* **What you will do**:
Go through the records and extract every line with the word "object".

* **Material to process**:
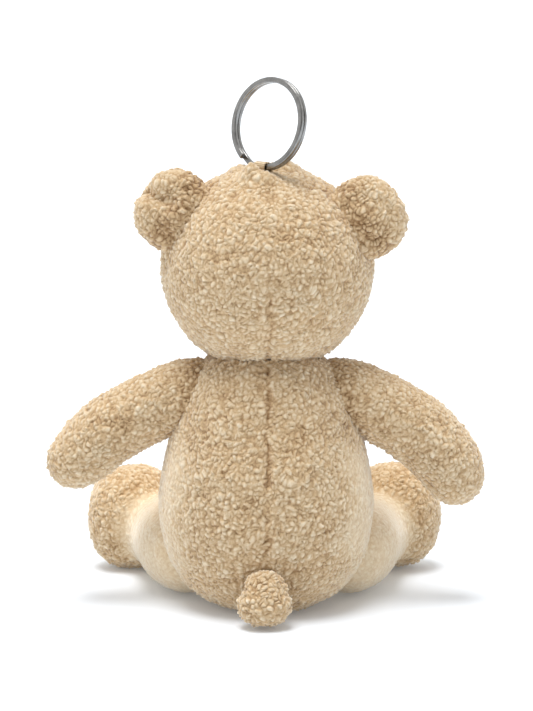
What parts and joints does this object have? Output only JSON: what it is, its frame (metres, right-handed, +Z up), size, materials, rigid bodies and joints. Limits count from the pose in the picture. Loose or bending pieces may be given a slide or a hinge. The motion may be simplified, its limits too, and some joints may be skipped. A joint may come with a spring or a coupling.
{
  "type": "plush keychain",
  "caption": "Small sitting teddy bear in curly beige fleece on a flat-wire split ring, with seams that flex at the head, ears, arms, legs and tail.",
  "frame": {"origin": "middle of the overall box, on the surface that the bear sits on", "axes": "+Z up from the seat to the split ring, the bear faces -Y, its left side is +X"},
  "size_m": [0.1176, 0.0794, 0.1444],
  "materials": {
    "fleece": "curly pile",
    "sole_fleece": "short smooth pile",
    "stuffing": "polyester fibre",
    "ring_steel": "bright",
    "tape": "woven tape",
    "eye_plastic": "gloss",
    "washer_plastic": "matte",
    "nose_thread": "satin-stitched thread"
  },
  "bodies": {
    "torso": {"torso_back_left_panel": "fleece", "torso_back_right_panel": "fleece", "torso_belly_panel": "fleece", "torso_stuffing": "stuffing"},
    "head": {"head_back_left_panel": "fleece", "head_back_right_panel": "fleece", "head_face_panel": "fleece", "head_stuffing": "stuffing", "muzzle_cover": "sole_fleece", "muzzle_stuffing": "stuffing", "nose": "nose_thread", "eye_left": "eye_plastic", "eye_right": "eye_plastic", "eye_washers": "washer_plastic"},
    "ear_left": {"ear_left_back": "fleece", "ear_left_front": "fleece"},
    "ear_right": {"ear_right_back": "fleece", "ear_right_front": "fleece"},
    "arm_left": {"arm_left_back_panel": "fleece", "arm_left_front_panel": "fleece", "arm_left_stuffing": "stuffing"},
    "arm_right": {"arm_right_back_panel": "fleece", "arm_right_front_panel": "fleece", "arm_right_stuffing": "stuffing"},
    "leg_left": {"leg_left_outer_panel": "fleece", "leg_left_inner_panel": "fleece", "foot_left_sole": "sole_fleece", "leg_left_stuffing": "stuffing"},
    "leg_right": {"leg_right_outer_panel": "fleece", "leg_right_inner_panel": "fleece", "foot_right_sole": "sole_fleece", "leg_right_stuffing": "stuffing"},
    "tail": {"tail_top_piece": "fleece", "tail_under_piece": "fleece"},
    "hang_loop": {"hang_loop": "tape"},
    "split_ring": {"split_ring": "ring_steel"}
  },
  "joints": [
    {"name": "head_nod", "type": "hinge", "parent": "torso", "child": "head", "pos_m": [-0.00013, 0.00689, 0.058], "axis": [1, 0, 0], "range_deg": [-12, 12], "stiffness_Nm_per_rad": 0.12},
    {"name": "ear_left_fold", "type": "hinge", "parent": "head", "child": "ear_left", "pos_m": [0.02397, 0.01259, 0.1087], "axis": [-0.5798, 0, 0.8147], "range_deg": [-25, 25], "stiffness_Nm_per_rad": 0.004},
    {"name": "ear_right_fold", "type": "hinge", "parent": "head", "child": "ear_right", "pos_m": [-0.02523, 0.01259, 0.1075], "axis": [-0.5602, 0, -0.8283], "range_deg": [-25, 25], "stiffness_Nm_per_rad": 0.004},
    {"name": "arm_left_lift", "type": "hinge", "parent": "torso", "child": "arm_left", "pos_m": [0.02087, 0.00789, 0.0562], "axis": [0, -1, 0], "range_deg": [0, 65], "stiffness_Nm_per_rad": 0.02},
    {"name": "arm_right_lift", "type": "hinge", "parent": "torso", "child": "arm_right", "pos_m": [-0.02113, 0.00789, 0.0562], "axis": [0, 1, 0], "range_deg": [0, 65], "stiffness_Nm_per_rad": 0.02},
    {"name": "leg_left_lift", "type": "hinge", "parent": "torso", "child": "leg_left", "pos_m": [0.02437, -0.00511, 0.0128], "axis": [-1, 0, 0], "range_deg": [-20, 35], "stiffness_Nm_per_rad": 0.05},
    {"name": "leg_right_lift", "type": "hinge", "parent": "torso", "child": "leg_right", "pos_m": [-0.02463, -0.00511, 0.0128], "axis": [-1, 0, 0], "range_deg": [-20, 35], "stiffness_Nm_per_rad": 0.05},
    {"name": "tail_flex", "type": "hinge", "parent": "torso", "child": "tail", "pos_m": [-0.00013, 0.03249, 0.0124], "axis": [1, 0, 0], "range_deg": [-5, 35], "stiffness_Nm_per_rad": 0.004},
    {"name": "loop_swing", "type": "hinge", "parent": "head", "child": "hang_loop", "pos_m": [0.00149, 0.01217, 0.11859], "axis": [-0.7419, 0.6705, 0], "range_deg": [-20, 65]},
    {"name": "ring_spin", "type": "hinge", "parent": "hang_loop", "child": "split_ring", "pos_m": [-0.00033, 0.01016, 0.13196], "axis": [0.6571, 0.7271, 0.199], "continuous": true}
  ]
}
--
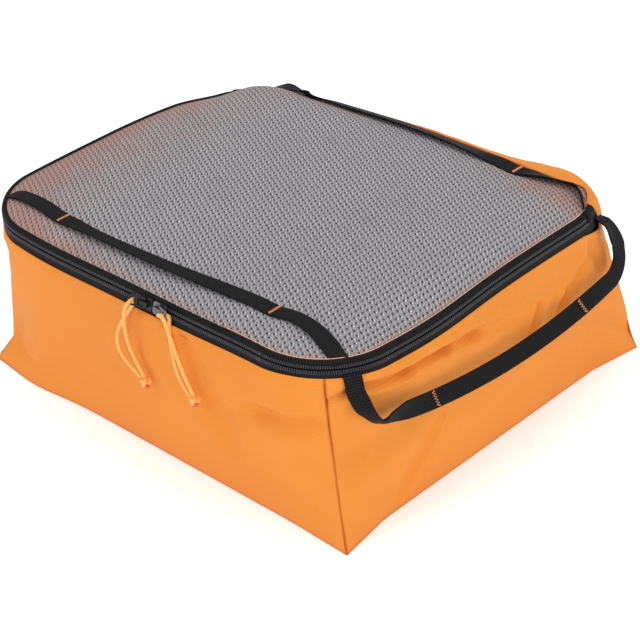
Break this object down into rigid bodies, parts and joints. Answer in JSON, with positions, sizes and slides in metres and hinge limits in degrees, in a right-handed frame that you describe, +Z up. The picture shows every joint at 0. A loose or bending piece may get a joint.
==
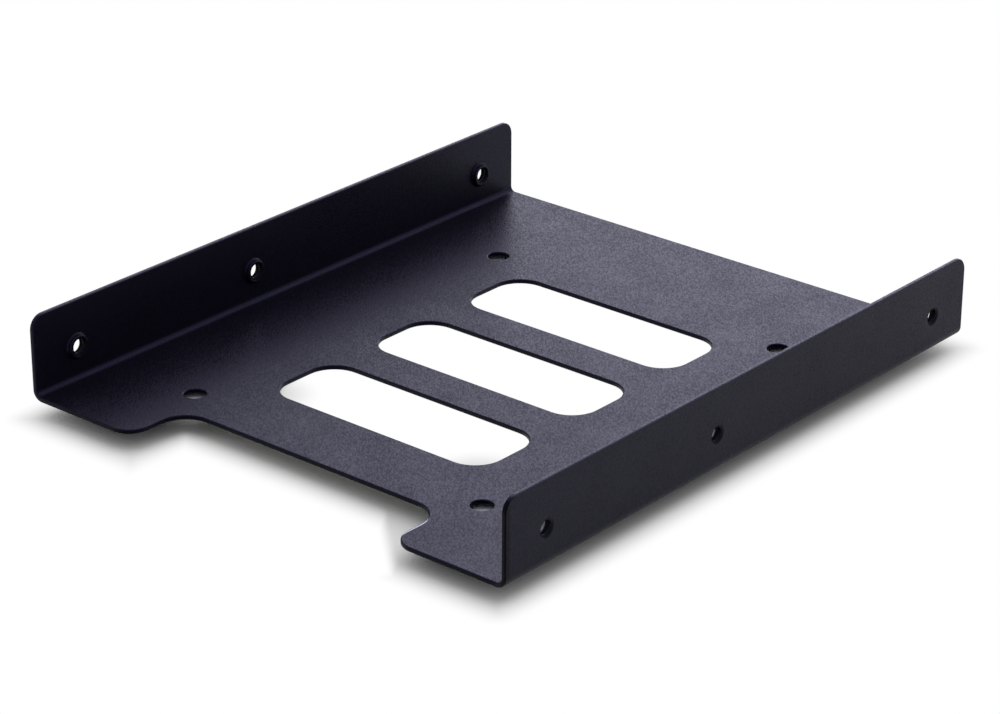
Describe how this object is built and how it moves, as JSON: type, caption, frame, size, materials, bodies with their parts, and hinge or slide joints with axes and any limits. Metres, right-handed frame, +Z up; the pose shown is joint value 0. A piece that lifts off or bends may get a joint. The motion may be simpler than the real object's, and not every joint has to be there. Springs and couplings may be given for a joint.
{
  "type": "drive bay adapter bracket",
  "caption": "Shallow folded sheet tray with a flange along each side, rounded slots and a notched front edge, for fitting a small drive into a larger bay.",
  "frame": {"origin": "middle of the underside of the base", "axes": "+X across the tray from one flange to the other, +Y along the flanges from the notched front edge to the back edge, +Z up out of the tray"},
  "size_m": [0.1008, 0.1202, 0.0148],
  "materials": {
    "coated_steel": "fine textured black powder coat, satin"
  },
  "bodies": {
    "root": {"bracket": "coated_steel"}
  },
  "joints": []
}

* **Solution to this task**:
What parts and joints does this object have? Output only JSON: what it is, its frame (metres, right-handed, +Z up), size, materials, rigid bodies and joints. Limits count from the pose in the picture. Loose or bending pieces may be given a slide or a hinge. The motion may be simplified, its limits too, and some joints may be skipped. A joint may come with a spring or a coupling.
Break this object down into rigid bodies, parts and joints. Answer in JSON, with positions, sizes and slides in metres and hinge limits in degrees, in a right-handed frame that you describe, +Z up. The picture shows every joint at 0. A loose or bending piece may get a joint.
Describe how this object is built and how it moves, as JSON: type, caption, frame, size, materials, bodies with their parts, and hinge or slide joints with axes and any limits. Metres, right-handed frame, +Z up; the pose shown is joint value 0. A piece that lifts off or bends may get a joint. The motion may be simpler than the real object's, and not every joint has to be there. Springs and couplings may be given for a joint.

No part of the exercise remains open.